Job Scheduling (Cron / Delayed Jobs)

Spring Scheduler (Single Node)

@Scheduled(cron = "0 0 2 * * ?") // 2am daily
public void generateDailyReport() {
jobService.submit(new DailyReportJob());
}

Distributed Scheduling (Multi-Node)

Use distributed scheduler to prevent duplicate execution:

// ShedLock — prevents concurrent execution across nodes
@Scheduled(fixedDelay = 60_000)
@SchedulerLock(name = "generateDailyReport", lockAtMostFor = "10m", lockAtLeastFor = "5m")
public void generateDailyReport() {
// Only one node executes at a time
}

Quartz Scheduler (Enterprise)

@Bean
public JobDetail reportJobDetail() {
return JobBuilder.newJob(ReportJob.class)
.withIdentity("reportJob")
.storeDurably()
.build();
}

@Bean
public Trigger reportTrigger(JobDetail reportJobDetail) {
return TriggerBuilder.newTrigger()
.forJob(reportJobDetail)
.withSchedule(CronScheduleBuilder.cronSchedule("0 0 2 * * ?"))
.build();
}

Dead Letter Queue (DLQ) — Failed Job Handling

Normal Queue → Worker (fails 3x) → Dead Letter Queue (DLQ)

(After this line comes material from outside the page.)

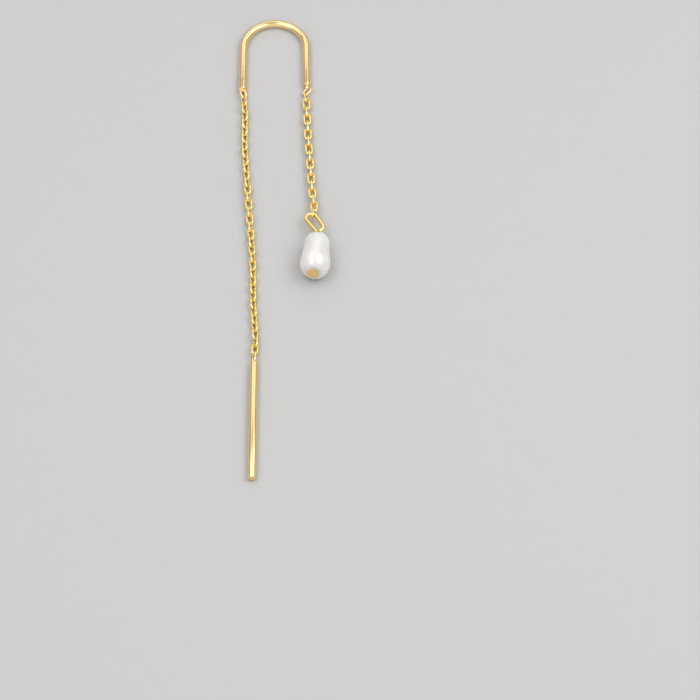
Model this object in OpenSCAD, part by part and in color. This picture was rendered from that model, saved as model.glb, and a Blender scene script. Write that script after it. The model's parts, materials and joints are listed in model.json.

Alert / Manual inspection / Replay
# Spring Kafka DLQ config
spring:
kafka:
consumer:
group-id: report-workers
listener:
ack-mode: manual_immediate
# Custom error handler → send to DLQ after N retries

Task State Machine

PENDING → QUEUED → RUNNING → COMPLETED
↘ FAILED → (retry) → RUNNING
→ (max retries) → DEAD
public enum JobStatus {
PENDING, QUEUED, RUNNING, COMPLETED, FAILED, DEAD;

public boolean isTerminal() {
return this == COMPLETED || this == DEAD;
}
}

Interview Questions

  1. Why should long-running operations be made asynchronous? What's the risk of blocking?
  2. How do you design a REST API for an async operation? What HTTP status codes apply?
  3. What is a dead letter queue and when is it used?
  4. How do you track progress of a long-running background job?
  5. What are webhooks? What are their reliability challenges?
  6. How do you prevent duplicate job execution in a distributed scheduler?
  7. How would you design a system that processes video uploads asynchronously?
  8. What happens if a worker crashes mid-job? How do you ensure the job is retried?